Some engines even forgo using a matrix for the inertia tensor and instead maintain an internal body orientation that's aligned with the principle axis.


So what about graphics:
The graphics apis have always used 4x4 matrices. Indeed, a projective transform is a fine place to use a matrix. However, everywhere else in rendering, using quaternions is actually quite viable - including the vertex's orientation. Vertex orientation? What's that? Well, if you've ever done any bump mapping, or parallax occlusion mapping, your vertex buffers might have a normal, tangent and binormal. What you are essentially specifying is the orientation of the transformation that moves you between tangent space and local space, i.e. the vertex orientation. This orientation can be stored as a 4 float quat instead of the 9 float 3x3 tbn matrix. Admittedly, there are alternate forms of compression. And yes, i have actually implemented this (exporter, importer, vertex shader etc).

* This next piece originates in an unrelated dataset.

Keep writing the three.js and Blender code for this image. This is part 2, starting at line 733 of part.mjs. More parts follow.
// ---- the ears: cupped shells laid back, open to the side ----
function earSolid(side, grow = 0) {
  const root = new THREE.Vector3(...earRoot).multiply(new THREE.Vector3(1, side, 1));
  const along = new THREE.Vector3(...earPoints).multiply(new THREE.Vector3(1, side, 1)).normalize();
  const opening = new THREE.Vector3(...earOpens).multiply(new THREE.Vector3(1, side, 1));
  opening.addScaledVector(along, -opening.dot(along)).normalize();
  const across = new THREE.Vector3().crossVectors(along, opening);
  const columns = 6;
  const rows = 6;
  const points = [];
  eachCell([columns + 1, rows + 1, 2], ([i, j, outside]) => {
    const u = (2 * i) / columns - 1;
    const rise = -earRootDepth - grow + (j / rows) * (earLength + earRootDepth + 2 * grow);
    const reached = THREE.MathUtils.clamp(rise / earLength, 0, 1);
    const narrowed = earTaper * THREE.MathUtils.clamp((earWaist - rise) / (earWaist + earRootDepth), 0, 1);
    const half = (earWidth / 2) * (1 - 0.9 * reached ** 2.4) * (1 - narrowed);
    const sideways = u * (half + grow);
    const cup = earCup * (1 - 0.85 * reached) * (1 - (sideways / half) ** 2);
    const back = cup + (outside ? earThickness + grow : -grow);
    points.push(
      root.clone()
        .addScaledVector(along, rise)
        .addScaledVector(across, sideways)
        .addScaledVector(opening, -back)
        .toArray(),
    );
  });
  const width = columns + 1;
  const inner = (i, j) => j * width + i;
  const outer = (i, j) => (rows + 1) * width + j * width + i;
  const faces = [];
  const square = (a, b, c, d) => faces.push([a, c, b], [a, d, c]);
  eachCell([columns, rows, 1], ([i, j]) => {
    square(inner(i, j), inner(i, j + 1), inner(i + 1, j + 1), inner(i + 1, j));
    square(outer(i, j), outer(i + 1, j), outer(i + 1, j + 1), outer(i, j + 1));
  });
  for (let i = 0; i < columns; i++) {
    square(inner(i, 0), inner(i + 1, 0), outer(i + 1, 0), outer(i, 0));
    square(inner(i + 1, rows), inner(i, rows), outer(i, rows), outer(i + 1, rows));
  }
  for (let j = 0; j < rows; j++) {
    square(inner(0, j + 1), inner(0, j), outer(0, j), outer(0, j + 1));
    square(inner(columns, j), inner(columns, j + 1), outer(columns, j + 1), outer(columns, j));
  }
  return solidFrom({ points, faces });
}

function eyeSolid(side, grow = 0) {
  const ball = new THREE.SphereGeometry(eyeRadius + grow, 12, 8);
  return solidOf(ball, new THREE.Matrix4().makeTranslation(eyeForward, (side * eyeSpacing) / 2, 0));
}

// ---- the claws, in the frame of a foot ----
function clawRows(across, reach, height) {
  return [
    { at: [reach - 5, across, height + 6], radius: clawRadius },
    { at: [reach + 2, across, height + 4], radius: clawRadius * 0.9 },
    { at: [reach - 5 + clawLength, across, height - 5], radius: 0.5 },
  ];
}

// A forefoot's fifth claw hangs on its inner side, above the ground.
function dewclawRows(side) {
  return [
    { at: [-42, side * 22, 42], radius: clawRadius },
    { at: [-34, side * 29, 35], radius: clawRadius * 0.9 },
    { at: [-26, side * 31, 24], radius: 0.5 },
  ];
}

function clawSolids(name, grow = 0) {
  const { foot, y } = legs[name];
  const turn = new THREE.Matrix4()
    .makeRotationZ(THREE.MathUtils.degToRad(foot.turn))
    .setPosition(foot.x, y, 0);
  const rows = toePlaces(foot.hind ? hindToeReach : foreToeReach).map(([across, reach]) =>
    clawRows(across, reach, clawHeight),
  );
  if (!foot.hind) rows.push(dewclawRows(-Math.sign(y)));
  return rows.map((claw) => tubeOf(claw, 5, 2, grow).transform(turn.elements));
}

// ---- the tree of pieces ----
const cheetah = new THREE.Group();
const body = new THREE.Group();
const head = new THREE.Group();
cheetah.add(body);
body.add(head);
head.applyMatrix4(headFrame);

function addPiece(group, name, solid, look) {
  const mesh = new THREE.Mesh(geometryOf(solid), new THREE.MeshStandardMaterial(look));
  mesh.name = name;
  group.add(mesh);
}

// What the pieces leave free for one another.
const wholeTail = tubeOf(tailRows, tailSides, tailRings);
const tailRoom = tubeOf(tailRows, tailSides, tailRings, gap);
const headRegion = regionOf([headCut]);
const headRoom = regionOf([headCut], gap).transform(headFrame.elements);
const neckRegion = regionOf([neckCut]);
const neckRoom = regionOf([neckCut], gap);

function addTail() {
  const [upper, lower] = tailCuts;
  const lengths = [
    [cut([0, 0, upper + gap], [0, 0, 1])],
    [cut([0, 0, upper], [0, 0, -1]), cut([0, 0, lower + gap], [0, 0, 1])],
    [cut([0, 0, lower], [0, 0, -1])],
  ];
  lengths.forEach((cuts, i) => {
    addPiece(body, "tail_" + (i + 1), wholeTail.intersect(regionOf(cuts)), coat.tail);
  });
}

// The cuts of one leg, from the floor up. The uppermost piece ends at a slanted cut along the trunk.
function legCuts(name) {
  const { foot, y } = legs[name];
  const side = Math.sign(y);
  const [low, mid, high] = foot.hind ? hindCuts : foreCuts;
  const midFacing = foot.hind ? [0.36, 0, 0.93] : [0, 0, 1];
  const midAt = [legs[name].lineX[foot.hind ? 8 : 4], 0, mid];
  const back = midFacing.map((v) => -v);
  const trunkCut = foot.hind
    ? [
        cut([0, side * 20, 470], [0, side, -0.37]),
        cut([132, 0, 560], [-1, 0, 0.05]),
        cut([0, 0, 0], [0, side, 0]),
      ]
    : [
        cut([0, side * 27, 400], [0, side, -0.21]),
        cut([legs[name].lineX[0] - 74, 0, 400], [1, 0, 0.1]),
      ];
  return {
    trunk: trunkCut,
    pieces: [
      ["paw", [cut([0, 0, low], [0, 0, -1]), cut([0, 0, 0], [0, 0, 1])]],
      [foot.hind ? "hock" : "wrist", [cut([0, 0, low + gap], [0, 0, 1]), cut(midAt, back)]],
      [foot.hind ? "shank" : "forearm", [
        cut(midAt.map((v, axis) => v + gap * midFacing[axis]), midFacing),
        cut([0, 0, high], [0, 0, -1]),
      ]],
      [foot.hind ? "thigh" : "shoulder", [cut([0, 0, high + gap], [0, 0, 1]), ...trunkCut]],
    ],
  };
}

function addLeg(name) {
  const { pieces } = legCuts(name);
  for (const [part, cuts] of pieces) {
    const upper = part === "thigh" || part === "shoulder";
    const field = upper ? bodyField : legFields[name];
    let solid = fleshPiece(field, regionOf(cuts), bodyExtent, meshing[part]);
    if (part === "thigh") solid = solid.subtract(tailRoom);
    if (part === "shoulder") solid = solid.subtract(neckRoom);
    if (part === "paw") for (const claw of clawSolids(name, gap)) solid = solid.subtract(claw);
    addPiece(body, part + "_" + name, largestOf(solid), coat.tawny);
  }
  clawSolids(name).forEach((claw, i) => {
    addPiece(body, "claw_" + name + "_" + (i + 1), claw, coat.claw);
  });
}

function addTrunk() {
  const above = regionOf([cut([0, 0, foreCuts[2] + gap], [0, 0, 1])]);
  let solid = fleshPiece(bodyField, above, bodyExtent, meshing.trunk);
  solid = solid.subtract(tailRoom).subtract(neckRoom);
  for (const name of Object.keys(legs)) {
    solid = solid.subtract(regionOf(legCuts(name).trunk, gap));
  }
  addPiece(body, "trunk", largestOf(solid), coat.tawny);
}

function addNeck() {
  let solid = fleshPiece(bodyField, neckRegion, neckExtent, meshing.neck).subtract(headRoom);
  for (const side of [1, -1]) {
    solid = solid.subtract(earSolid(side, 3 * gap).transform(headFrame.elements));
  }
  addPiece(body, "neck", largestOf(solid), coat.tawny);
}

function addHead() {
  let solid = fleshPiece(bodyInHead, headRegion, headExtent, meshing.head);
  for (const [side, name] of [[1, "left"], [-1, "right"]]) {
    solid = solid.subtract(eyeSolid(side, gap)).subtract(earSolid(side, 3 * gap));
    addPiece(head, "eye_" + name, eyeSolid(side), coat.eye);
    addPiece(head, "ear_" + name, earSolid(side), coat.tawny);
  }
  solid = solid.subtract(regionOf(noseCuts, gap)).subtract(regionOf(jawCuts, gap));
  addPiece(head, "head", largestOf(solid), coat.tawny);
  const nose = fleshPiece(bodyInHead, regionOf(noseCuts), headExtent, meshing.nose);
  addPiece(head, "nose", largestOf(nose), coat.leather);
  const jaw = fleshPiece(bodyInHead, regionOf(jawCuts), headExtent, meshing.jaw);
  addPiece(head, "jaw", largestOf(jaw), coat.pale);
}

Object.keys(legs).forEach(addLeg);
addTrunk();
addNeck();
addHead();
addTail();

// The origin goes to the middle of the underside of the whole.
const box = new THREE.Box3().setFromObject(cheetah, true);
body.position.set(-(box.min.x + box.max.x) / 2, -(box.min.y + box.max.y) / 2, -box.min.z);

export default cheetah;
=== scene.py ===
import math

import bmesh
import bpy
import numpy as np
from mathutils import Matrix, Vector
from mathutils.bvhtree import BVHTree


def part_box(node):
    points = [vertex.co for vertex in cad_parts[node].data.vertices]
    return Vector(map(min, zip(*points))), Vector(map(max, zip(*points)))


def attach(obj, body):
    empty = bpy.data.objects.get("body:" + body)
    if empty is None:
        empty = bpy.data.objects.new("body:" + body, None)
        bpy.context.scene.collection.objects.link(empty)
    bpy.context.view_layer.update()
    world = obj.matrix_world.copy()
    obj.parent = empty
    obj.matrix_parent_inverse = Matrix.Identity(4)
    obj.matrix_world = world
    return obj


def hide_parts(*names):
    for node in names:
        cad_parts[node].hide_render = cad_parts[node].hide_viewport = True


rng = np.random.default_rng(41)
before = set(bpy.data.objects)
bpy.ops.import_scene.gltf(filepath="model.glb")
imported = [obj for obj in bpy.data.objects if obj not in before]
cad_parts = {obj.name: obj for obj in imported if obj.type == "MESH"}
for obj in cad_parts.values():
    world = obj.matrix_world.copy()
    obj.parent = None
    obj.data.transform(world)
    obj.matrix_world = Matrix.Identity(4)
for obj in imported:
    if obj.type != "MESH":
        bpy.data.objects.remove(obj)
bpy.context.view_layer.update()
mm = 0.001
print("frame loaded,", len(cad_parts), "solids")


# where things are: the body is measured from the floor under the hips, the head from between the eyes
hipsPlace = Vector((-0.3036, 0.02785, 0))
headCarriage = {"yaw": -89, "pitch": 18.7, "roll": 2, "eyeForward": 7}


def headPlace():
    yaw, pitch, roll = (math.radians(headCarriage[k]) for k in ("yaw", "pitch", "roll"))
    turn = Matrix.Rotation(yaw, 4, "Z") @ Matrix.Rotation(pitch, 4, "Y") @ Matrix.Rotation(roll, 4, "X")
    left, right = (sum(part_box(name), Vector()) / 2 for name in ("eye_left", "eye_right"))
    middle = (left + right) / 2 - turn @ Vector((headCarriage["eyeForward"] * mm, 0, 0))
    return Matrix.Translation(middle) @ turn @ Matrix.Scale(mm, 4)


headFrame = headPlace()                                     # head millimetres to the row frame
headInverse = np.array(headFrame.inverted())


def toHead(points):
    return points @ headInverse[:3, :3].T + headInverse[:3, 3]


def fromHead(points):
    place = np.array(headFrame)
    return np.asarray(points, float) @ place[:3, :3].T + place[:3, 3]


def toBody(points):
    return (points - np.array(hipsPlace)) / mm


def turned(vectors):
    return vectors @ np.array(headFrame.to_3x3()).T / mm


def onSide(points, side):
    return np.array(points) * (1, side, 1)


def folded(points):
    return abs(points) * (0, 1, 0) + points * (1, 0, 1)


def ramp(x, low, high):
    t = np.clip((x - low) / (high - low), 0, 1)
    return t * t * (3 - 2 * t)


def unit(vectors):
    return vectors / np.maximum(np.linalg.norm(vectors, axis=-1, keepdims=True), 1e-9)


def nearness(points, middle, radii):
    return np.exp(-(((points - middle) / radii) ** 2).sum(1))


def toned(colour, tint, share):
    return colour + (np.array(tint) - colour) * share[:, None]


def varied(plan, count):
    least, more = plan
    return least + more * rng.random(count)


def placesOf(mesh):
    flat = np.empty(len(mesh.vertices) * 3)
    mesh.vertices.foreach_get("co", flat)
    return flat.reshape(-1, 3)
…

Opengl's model matrix (or d3d's world matrix) transform between local and world, the view matrix between world and eye space, etc, etc. All of these rigid transforms can be specified with a quaternion position pair. In fact they probably are already - until you hit the graphics pipeline. Trace back to the other physics and AI game systems where the values of these matrices came from. In the game code, these cameras, bones, rigid bodies, and other objects have a position and orientation that are often represented with a vector quat pair. Only when the rendering code begins is the data converted to a matrix. Conceivably you could continue to use a quaternion for orientation here. Although you *could*, in this case, i'm not suggesting that you *should* use quat. Obviously, for optimizing batch processing it does make sense to cache the quat to a matrix. i.e. use Mv instead of qvq* inside of a big loop. Although, i've noticed a good compiler can sometimes extract cache-able parts of expressions and put them outside of the loop in the generated assembly code. Within the gpu, i implemented it (bye bye world view and every other non projection matrix). It works the same as before and i didn't notice any difference in speed. All my .fx files are smaller and cleaner than they used to be. But code cleanliness is clearly subjective.

Again, let me just mention this is my 2c. Use whatever works best for you.
User avatar
Dennis
Posts: 12
Joined: Sat Jun 23, 2007 9:13 pm
Location: San Francisco
Contact:

Re: Matrix vs Quaternion

Post by Dennis »

I finally settled on using Quaternions for the bodies themselves and matrices for the shape transform, for a couple of reasons: Quaternions makes more sense for bodies, since physical object doesn't shear or scale, and most operations you do on bodies are actaully faster on quats, like applying angular velocity, computing relative orientation and renormalization. I decided to go for 4x4 matrices on shape transforms since they are static, and it makes sense to support a more generic transform here, such as non-uniform scaling, assuming collision detection can handle it. Internally for collision detection, etc, I use 4x4 exclusively for the speed.

I also like specifying moment of inertia as a 3-tuple, assuming the transform is aligned with principal axes. It makes so much more sense to do he final transform back to object space in a separate layer, and only if actually needed.